# Short exercise:
Emit the exact text of every line from the line with "bpy.context.scene.collection.objects.link(empty)" to the line with "CAMERA_RISE = -0.0638", both ends included. No other output is expected.
● ● ● ● ● ● ●
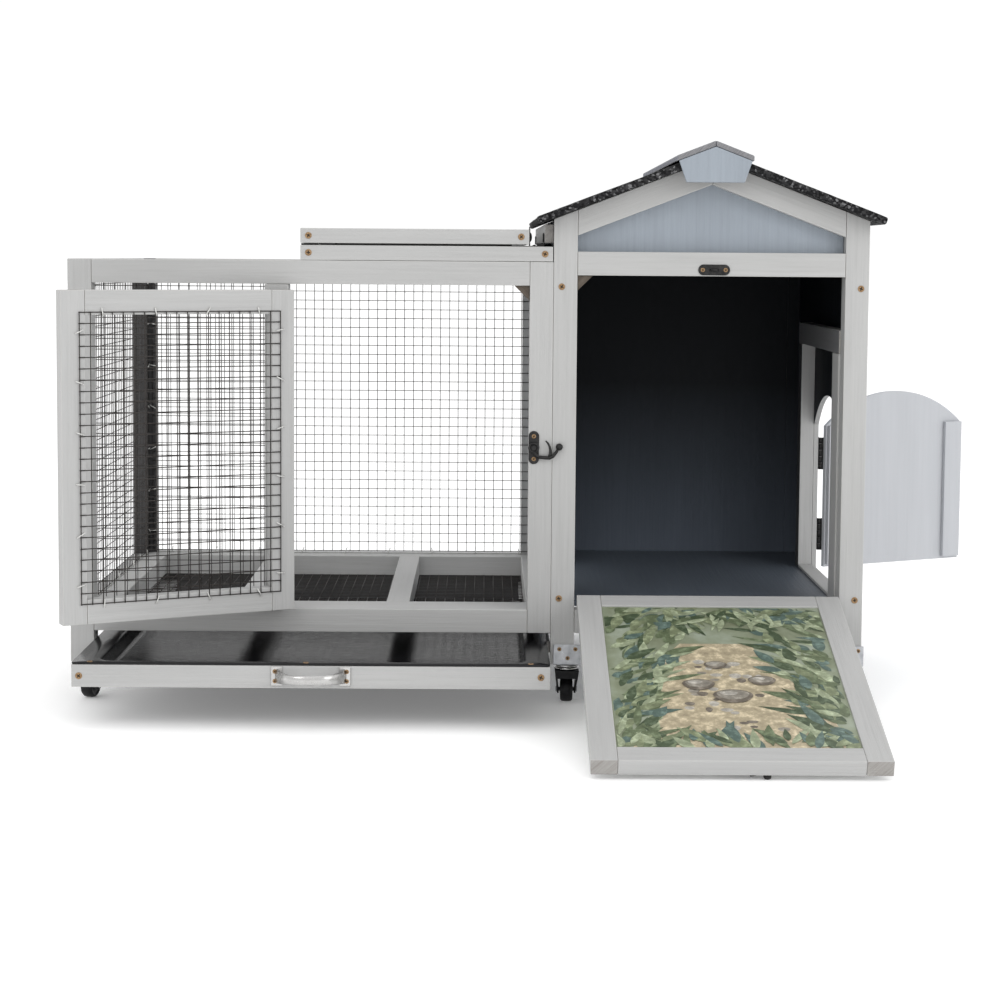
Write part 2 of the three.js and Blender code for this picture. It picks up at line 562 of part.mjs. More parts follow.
// Mesh door on the run, hinged on the middle post and swung open to the left
function buildMeshDoor() {
  const hinge = new THREE.Group();
  const pivotX = MIDDLE_POST_X + POST + DOOR_GAP / 2;
  const pivotY = -HINGE_OUT;
  hinge.name = 'mesh_door_pivot';
  hinge.position.set(pivotX, pivotY, 0);
  hinge.rotation.z = -MESH_DOOR_OPEN;
  hutch.add(hinge);
  const x0 = MIDDLE_POST_X + POST + DOOR_GAP - pivotX;
  const x1 = RUN_LENGTH - POST - DOOR_GAP - pivotX;
  const z0 = RAIL_TOP_Z + DOOR_GAP;
  const z1 = RUN_RAIL_Z - DOOR_TOP_GAP;
  const back = DOOR_THICKNESS - pivotY;
  add('mesh_door_frame', frameXZ(x0, x1, -pivotY, back, z0, z1, BATTEN), greyWood(), hinge);
  const meshY = back + CLEARANCE;
  const wireX0 = x0 + DOOR_WIRE_HINGE_INSET;
  const wireX1 = x1 - DOOR_WIRE_FREE_INSET;
  const wireZ0 = z0 + DOOR_WIRE_FOOT_INSET;
  const wireZ1 = z1 - DOOR_WIRE_TOP_INSET;
  const sheet = block(wireX0, wireX1, meshY, meshY + MESH_THICKNESS, wireZ0, wireZ1);
  add('mesh_door_mesh', sheet, wire(), hinge);
}

// Drop door of the house, hinged on the bottom rail and let down as a ramp
function buildDropDoor() {
  const hinge = new THREE.Group();
  const pivotY = -HINGE_OUT;
  const pivotZ = RAIL_TOP_Z + DROP_DOOR_GAP / 2;
  hinge.name = 'drop_door_pivot';
  hinge.position.set(0, pivotY, pivotZ);
  hinge.rotation.x = DROP_DOOR_OPEN;
  hutch.add(hinge);
  const x0 = HOUSE_X + POST + DOOR_GAP;
  const x1 = BODY_LENGTH - POST - DOOR_GAP;
  const z0 = RAIL_TOP_Z + DROP_DOOR_GAP - pivotZ;
  const z1 = HOUSE_TOP_RAIL_Z - BATTEN - DROP_DOOR_GAP - pivotZ;
  const front = -pivotY;
  const back = front + DOOR_THICKNESS;
  const w = DROP_DOOR_BATTEN;
  const frame = frameXZ(x0, x1, front, back, z0, z1, w);
  const rim = w - PICTURE_GROOVE;
  const slotFront = back - PICTURE_RECESS - PICTURE_THICKNESS - CLEARANCE;
  const slotBack = back - PICTURE_RECESS + CLEARANCE;
  const slot = block(x0 + rim, x1 - rim, slotFront, slotBack, z0 + rim, z1 - rim);
  add('drop_door_frame', cut(frame, [slot]), greyWood(), hinge);
  const edge = rim + CLEARANCE;
  const pictureY0 = slotFront + CLEARANCE;
  const pictureBlock = block(x0 + edge, x1 - edge, pictureY0, back - PICTURE_RECESS, z0 + edge, z1 - edge);
  add('drop_door_picture_panel', pictureBlock, picture(), hinge);

  // Its hook latch lies on the outer face of the free end's batten
  const spot = new THREE.Group();
  spot.name = 'drop_latch_pivot';
  spot.position.set((x0 + x1) / 2, front - CLEARANCE, z1 - DROP_LATCH_INSET);
  hinge.add(spot);
  const plate = new THREE.Group();
  plate.rotation.y = Math.PI / 2;
  spot.add(plate);
  add('drop_latch_plate', latchPlate(), blackSteel(), plate);
  const turn = new THREE.Group();
  turn.rotation.y = -DROP_LATCH_TURN;
  spot.add(turn);
  add('drop_latch_hook', latchHook(), blackSteel(), turn);
}

// Lid of the run: the right leaf lies shut and the left leaf is folded back over it
function buildLid() {
  const z0 = RUN_TOP_Z + LID_GAP;
  const z1 = z0 + LEAF_THICKNESS;
  const upperZ0 = z1 + LEAF_GAP;
  const x0 = FOLD_X + LEAF_EDGE_GAP;
  const rightX1 = RUN_LENGTH - LEAF_EDGE_GAP;
  add('lid_right_frame', frameXY(x0, rightX1, 0, DEPTH, z0, z1, BATTEN), greyWood());
  const leftX1 = x0 + LEFT_LEAF_LENGTH;
  const upperZ1 = upperZ0 + LEAF_THICKNESS;
  add('lid_left_frame', frameXY(x0, leftX1, 0, DEPTH, upperZ0, upperZ1, BATTEN), greyWood());
  const inset = LID_WIRE_INSET;
  const panels = [
    ['lid_right_mesh', x0 + inset, rightX1 - inset, z1 + CLEARANCE],
    ['lid_left_mesh', x0 + inset, leftX1 - inset, upperZ0 - CLEARANCE - MESH_THICKNESS / 2],
  ];
  for (const [name, left, right, z] of panels) {
    add(name, block(left, right, inset, DEPTH - inset, z, z + MESH_THICKNESS / 2), wire());
  }
}

// Tray: a wooden front with a bow handle, a moulded liner behind it, and two runners that carry it
function buildTray() {
  const x0 = POST + TRAY_LEFT_GAP;
  const x1 = RUN_LENGTH - TRAY_RIGHT_GAP;
  const z0 = POST_FOOT_Z;
  const panelTop = z0 + TRAY_PANEL_HEIGHT;
  const frontY = -TRAY_OUT;
  const panelY1 = frontY + TRAY_PANEL_THICKNESS;
  add('tray_front_panel', block(x0, x1, frontY, panelY1, z0, panelTop - LINER_WALL - CLEARANCE), greyWood());

  // Liner: a flange on the panel and on the runners, around a shallow basin
  const rimTop = panelTop;
  const rimZ = rimTop - LINER_WALL;
  const rimY1 = frontY + DEPTH - TRAY_BACK_SPACE;
  const rim = block(x0, x1, frontY, rimY1, rimZ, rimTop);
  const basinX0 = x0 + LINER_FLANGE;
  const basinX1 = x1 - LINER_FLANGE;
  const basinY0 = panelY1 + LINER_FRONT_STEP;
  const basinY1 = rimY1 - LINER_BACK_FLANGE;
  const basinZ = z0 + LINER_GROUND;
  const basin = block(basinX0, basinX1, basinY0, basinY1, basinZ, rimTop);
  const wall = LINER_WALL;
  const hollowTop = rimTop + CUT_OVER;
  const hollowY1 = basinY1 - wall;
  const hollow = block(basinX0 + wall, basinX1 - wall, basinY0 + wall, hollowY1, basinZ + wall, hollowTop);
  add('tray_liner', cut(join([rim, basin]), [hollow]), liner());

  // Handle: a bar bowed out between two screw plates, one body
  const middle = (x0 + x1) / 2;
  const handleZ = z0 + TRAY_PANEL_HEIGHT / 2;
  const handleY = frontY - CLEARANCE;
  const half = HANDLE_LENGTH / 2;
  const plateY0 = handleY - HANDLE_PLATE_THICKNESS;
  const plateHalf = (TRAY_PANEL_HEIGHT - HANDLE_PLATE_INSET) / 2;
  const plates = [middle - half, middle + half - HANDLE_FOOT].map((x) => (
    block(x, x + HANDLE_FOOT, plateY0, handleY, handleZ - plateHalf, handleZ + plateHalf)
  ));
  const path = new THREE.CatmullRomCurve3([
    new THREE.Vector3(-half + HANDLE_FOOT / 2, 0, 0),
    new THREE.Vector3(-half + HANDLE_FOOT, -HANDLE_REACH * 0.75, 0),
    new THREE.Vector3(0, -HANDLE_REACH, 0),
    new THREE.Vector3(half - HANDLE_FOOT, -HANDLE_REACH * 0.75, 0),
    new THREE.Vector3(half - HANDLE_FOOT / 2, 0, 0),
  ]);
  const section = new THREE.Shape();
  section.absellipse(0, 0, HANDLE_BAR / 2, HANDLE_BAR / 2, 0, Math.PI * 2);
  const sweep = { steps: 20, extrudePath: path, bevelEnabled: false, curveSegments: 8 };
  const bow = new THREE.ExtrudeGeometry(section, sweep);
  bow.translate(middle, handleY - HANDLE_PLATE_THICKNESS, handleZ);
  add('tray_handle', join([...plates, bow]), chrome());

  // Runners: battens along the depth under the liner's flange, and the board across the back that joins them
  const runnerTop = rimZ - CLEARANCE;
  const runnerFoot = runnerTop - RUNNER_HEIGHT;
  const runnerY0 = POST / 2;
  const runnerY1 = BACK_Y + RUNNER_BACK_BOARD / 2;
  const carrierX0 = POST + CLEARANCE;
  const carrierX1 = HOUSE_X - CLEARANCE;
  const boardTop = RAIL_FOOT_Z - CLEARANCE;
  const leftRunner = block(carrierX0, basinX0 - RUNNER_GAP, runnerY0, runnerY1, runnerFoot, runnerTop);
  const rightRunner = block(basinX1 + RUNNER_GAP, carrierX1, runnerY0, runnerY1, runnerFoot, runnerTop);
  const backBoard = block(carrierX0, carrierX1, BACK_Y, BACK_Y + RUNNER_BACK_BOARD, z0, boardTop);
  add('tray_runner_frame', join([leftRunner, rightRunner, backBoard]), darkWood());
}

// Casters: a crown and two cheeks on a swivel, with the axle across them, and a plastic wheel on it
function casterFork() {
  const half = WHEEL_WIDTH / 2 + CHEEK_GAP;
  const crownTop = POST_FOOT_Z - CLEARANCE;
  const crown = new THREE.CylinderGeometry(CROWN_RADIUS, CROWN_RADIUS, CROWN_THICKNESS, 24);
  crown.rotateX(Math.PI / 2).translate(0, 0, crownTop - CROWN_THICKNESS / 2);
  const cheekTop = crownTop - CROWN_THICKNESS / 2;
  const cheekFoot = WHEEL_RADIUS - CHEEK_FOOT_DROP;
  const cheekShape = [
    [-CHEEK_WIDTH / 2, cheekTop],
    [CHEEK_WIDTH / 2, cheekTop],
    [TRAIL + CHEEK_FOOT, cheekFoot],
    [TRAIL - CHEEK_FOOT, cheekFoot],
  ];
  const outline = new THREE.Shape(cheekShape.map(([y, z]) => new THREE.Vector2(y, z)).reverse());
  const cheeks = [-half - CHEEK_THICKNESS, half].map((x) => slabYZ(outline, x, x + CHEEK_THICKNESS));
  const axle = new THREE.CylinderGeometry(AXLE_RADIUS, AXLE_RADIUS, 2 * half + CHEEK_THICKNESS, 14);
  axle.rotateZ(Math.PI / 2).translate(0, TRAIL, WHEEL_RADIUS);
  return join([crown, ...cheeks, axle]);
}

function casterWheel() {
  const half = WHEEL_WIDTH / 2;
  const bore = AXLE_RADIUS + BORE_GAP;
  const rim = WHEEL_RADIUS - WHEEL_CHAMFER;
  const tread = half - WHEEL_CHAMFER;
  const profile = [
    [bore, -half],
    [rim, -half],
    [WHEEL_RADIUS, -tread],
    [WHEEL_RADIUS, tread],
    [rim, half],
    [bore, half],
    [bore, -half],
  ];
  const wheel = new THREE.LatheGeometry(profile.map(([r, y]) => new THREE.Vector2(r, y)), WHEEL_FACETS);
  return wheel.rotateZ(Math.PI / 2);
}

function buildCasters() {
  const houseLeft = HOUSE_X + POST / 2 + CASTER_INSET;
  const houseRight = BODY_LENGTH - POST / 2;
  const front = POST / 2 - CASTER_INSET;
  const back = DEPTH - POST / 2;
  const spots = [
    ['run_front', POST / 2 + RUN_CASTER_INSET, POST / 2 + RUN_CASTER_INSET, -15],
    ['run_back', POST / 2, back - CASTER_INSET, -150],
    ['house_front_left', houseLeft, front, 0],
    ['house_back_left', houseLeft, back, 160],
    ['house_front_right', houseRight, front, 15],
    ['house_back_right', houseRight, back, -170],
  ];
  for (const [name, x, y, angle] of spots) {
    const swivel = new THREE.Group();
    swivel.name = `${name}_swivel`;
    swivel.position.set(x, y, 0);
    swivel.rotation.z = THREE.MathUtils.degToRad(angle);
    hutch.add(swivel);
    add(`${name}_caster_fork`, casterFork(), chrome(), swivel);
    const axle = new THREE.Group();
    axle.name = `${name}_axle`;
    axle.position.set(0, TRAIL, WHEEL_RADIUS);
    swivel.add(axle);
    add(`${name}_caster_wheel`, casterWheel(), wheelPlastic(), axle);
  }
}

buildRun();
buildHouse();
buildRoof();
buildRunLatch();
buildMeshDoor();
buildDropDoor();
buildLid();
buildTray();
buildCasters();

// The origin goes to the middle of the whole object's footprint, on the ground
const whole = new THREE.Box3().setFromObject(hutch, true);
hutch.position.set(-(whole.min.x + whole.max.x) / 2, -(whole.min.y + whole.max.y) / 2, -whole.min.z);

export default hutch;
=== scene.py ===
import json
import math
import random

import bmesh
import bpy
from mathutils import Matrix, Vector, noise
from mathutils.geometry import tessellate_polygon


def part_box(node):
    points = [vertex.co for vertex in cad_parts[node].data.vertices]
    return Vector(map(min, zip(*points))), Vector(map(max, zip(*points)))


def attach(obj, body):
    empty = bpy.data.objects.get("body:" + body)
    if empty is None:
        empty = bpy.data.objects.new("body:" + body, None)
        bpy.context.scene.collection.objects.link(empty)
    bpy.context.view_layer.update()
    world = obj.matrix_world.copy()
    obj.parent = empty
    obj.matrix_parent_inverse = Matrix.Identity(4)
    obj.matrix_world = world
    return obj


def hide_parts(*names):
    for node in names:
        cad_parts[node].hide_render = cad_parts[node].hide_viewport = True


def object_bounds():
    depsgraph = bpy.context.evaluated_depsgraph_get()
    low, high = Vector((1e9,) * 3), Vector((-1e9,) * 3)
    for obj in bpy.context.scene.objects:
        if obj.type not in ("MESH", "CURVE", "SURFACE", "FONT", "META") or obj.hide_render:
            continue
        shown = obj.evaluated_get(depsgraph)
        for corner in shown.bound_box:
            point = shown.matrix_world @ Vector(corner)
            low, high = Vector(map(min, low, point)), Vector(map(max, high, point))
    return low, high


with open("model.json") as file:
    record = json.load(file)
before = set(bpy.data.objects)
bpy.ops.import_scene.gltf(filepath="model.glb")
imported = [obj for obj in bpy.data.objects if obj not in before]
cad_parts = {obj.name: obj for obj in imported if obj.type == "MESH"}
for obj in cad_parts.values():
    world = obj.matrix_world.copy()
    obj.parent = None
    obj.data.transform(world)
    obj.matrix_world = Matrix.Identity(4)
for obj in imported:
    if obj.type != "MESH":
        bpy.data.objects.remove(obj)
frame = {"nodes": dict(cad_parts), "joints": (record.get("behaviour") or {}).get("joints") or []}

cad_low, cad_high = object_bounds()

# --------------------------------------
# Studio: a pale floor, soft white light from above and the front, and one camera low in front.
# --------------------------------------
CAMERA_FROM_POST = Vector((0.4948, -2.5589, 0.5344))
CAMERA_PITCH = math.radians(4.75)
CAMERA_YAW = math.radians(-0.38)
CAMERA_ROLL = math.radians(0.42)
CAMERA_LENS = 77.8
CAMERA_RISE = -0.0638

scene = bpy.context.scene
camera_data = bpy.data.cameras.new("camera")
camera_data.lens = CAMERA_LENS
camera_data.sensor_width = 36.0
camera_data.shift_y = CAMERA_RISE
camera_data.clip_end = 100.0
camera = bpy.data.objects.new("camera", camera_data)
turn = Matrix.Rotation(CAMERA_YAW, 4, "Z") @ Matrix.Rotation(math.pi / 2 - CAMERA_PITCH, 4, "X")
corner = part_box("run_front_left_post")[0]
place = Vector((corner.x, corner.y, 0.0)) + CAMERA_FROM_POST
camera.matrix_world = Matrix.Translation(place) @ turn @ Matrix.Rotation(CAMERA_ROLL, 4, "Z")
scene.collection.objects.link(camera)
scene.camera = camera
scene.view_settings.view_transform = "Standard"
scene.view_settings.look = "None"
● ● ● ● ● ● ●
# Output of the task:
        bpy.context.scene.collection.objects.link(empty)
    bpy.context.view_layer.update()
    world = obj.matrix_world.copy()
    obj.parent = empty
    obj.matrix_parent_inverse = Matrix.Identity(4)
    obj.matrix_world = world
    return obj


def hide_parts(*names):
    for node in names:
        cad_parts[node].hide_render = cad_parts[node].hide_viewport = True


def object_bounds():
    depsgraph = bpy.context.evaluated_depsgraph_get()
    low, high = Vector((1e9,) * 3), Vector((-1e9,) * 3)
    for obj in bpy.context.scene.objects:
        if obj.type not in ("MESH", "CURVE", "SURFACE", "FONT", "META") or obj.hide_render:
            continue
        shown = obj.evaluated_get(depsgraph)
        for corner in shown.bound_box:
            point = shown.matrix_world @ Vector(corner)
            low, high = Vector(map(min, low, point)), Vector(map(max, high, point))
    return low, high


with open("model.json") as file:
    record = json.load(file)
before = set(bpy.data.objects)
bpy.ops.import_scene.gltf(filepath="model.glb")
imported = [obj for obj in bpy.data.objects if obj not in before]
cad_parts = {obj.name: obj for obj in imported if obj.type == "MESH"}
for obj in cad_parts.values():
    world = obj.matrix_world.copy()
    obj.parent = None
    obj.data.transform(world)
    obj.matrix_world = Matrix.Identity(4)
for obj in imported:
    if obj.type != "MESH":
        bpy.data.objects.remove(obj)
frame = {"nodes": dict(cad_parts), "joints": (record.get("behaviour") or {}).get("joints") or []}

cad_low, cad_high = object_bounds()

# --------------------------------------
# Studio: a pale floor, soft white light from above and the front, and one camera low in front.
# --------------------------------------
CAMERA_FROM_POST = Vector((0.4948, -2.5589, 0.5344))
CAMERA_PITCH = math.radians(4.75)
CAMERA_YAW = math.radians(-0.38)
CAMERA_ROLL = math.radians(0.42)
CAMERA_LENS = 77.8
CAMERA_RISE = -0.0638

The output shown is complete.